### DATA SHOWN ###

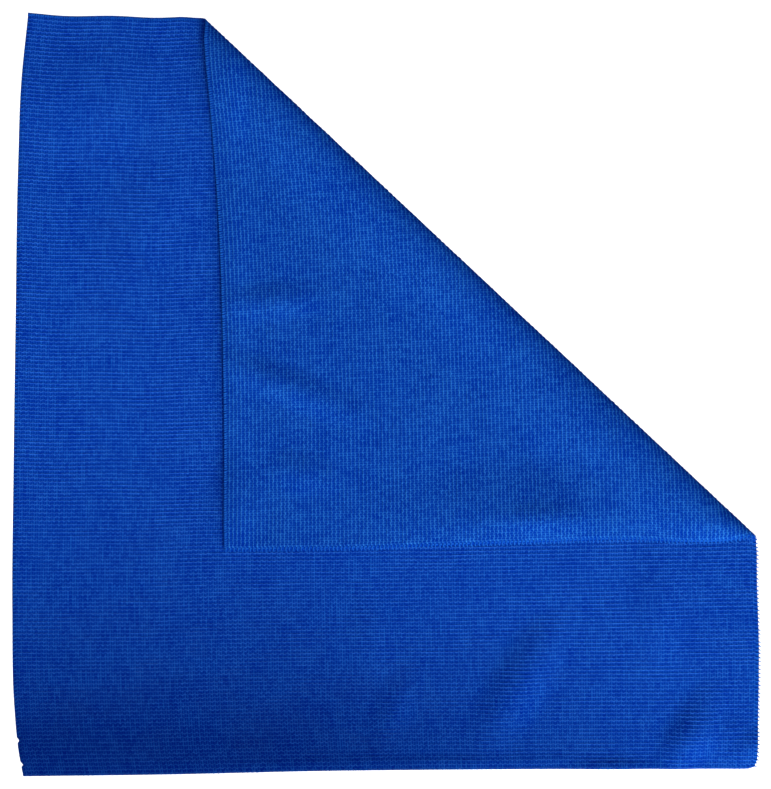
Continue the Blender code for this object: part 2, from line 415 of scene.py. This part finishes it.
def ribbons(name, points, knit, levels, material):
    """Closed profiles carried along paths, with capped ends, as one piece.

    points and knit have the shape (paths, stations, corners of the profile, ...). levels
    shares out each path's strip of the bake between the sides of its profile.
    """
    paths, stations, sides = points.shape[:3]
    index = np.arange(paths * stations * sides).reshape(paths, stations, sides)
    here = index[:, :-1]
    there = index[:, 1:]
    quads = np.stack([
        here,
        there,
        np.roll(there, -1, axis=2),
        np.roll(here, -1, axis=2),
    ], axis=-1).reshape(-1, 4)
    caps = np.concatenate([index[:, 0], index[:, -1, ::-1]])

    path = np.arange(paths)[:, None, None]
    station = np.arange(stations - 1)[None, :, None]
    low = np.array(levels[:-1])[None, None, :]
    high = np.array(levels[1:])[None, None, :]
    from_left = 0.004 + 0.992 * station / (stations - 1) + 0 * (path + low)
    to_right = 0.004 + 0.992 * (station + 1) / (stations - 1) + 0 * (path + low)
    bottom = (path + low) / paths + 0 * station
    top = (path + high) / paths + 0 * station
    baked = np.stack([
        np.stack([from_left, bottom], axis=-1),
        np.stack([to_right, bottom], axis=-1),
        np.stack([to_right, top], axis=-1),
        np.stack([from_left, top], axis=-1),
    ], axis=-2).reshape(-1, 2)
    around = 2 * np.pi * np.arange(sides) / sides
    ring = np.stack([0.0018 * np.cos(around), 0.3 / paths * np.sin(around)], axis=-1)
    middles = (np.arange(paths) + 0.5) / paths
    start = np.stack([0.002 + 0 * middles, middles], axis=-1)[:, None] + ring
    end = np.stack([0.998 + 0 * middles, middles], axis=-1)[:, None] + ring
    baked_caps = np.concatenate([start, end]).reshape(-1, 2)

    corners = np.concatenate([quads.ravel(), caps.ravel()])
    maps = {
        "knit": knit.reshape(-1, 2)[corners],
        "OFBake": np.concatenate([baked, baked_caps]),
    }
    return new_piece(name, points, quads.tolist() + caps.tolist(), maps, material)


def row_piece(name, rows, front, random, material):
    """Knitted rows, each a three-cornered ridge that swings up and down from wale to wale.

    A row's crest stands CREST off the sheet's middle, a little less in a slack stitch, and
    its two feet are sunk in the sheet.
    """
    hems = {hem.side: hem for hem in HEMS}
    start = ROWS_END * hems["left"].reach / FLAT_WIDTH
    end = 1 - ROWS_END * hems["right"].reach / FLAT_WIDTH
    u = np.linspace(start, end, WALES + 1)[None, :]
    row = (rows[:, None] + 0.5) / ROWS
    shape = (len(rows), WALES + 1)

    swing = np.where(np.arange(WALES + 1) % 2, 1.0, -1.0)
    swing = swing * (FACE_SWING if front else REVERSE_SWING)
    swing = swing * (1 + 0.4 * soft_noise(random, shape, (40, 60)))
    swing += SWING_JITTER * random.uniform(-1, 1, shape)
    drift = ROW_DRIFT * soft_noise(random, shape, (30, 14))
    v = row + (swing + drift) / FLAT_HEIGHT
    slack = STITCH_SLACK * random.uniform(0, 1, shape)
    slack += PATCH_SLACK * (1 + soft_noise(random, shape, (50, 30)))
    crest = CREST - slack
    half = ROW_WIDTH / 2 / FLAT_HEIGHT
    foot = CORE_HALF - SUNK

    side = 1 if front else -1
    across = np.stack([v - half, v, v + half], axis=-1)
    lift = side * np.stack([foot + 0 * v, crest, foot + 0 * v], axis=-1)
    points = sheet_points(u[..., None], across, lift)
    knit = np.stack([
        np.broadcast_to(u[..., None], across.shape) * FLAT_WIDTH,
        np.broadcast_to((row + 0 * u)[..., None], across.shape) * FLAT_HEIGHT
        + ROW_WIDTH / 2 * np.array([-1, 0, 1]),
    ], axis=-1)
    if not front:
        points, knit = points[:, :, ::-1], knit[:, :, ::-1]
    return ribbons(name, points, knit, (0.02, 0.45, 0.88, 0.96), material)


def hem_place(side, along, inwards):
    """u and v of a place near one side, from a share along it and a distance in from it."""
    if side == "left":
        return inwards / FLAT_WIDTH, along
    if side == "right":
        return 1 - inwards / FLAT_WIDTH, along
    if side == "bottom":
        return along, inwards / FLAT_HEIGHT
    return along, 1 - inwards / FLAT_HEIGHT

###

- TASK TO CARRY OUT: Word for word, reproduce the listing above from its start up to and including the line that has "caps = np.concatenate([index[:, 0], index[:, -1, ::-1]])". Give only those lines.

- EXERCISE RESULT:
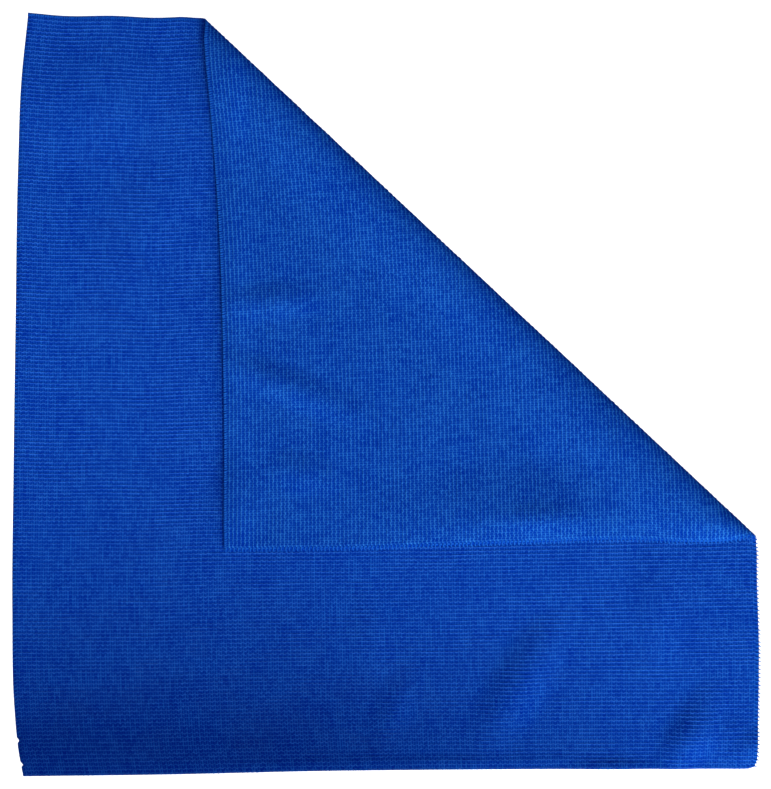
Continue the Blender code for this object: part 2, from line 415 of scene.py. This part finishes it.
def ribbons(name, points, knit, levels, material):
    """Closed profiles carried along paths, with capped ends, as one piece.

    points and knit have the shape (paths, stations, corners of the profile, ...). levels
    shares out each path's strip of the bake between the sides of its profile.
    """
    paths, stations, sides = points.shape[:3]
    index = np.arange(paths * stations * sides).reshape(paths, stations, sides)
    here = index[:, :-1]
    there = index[:, 1:]
    quads = np.stack([
        here,
        there,
        np.roll(there, -1, axis=2),
        np.roll(here, -1, axis=2),
    ], axis=-1).reshape(-1, 4)
    caps = np.concatenate([index[:, 0], index[:, -1, ::-1]])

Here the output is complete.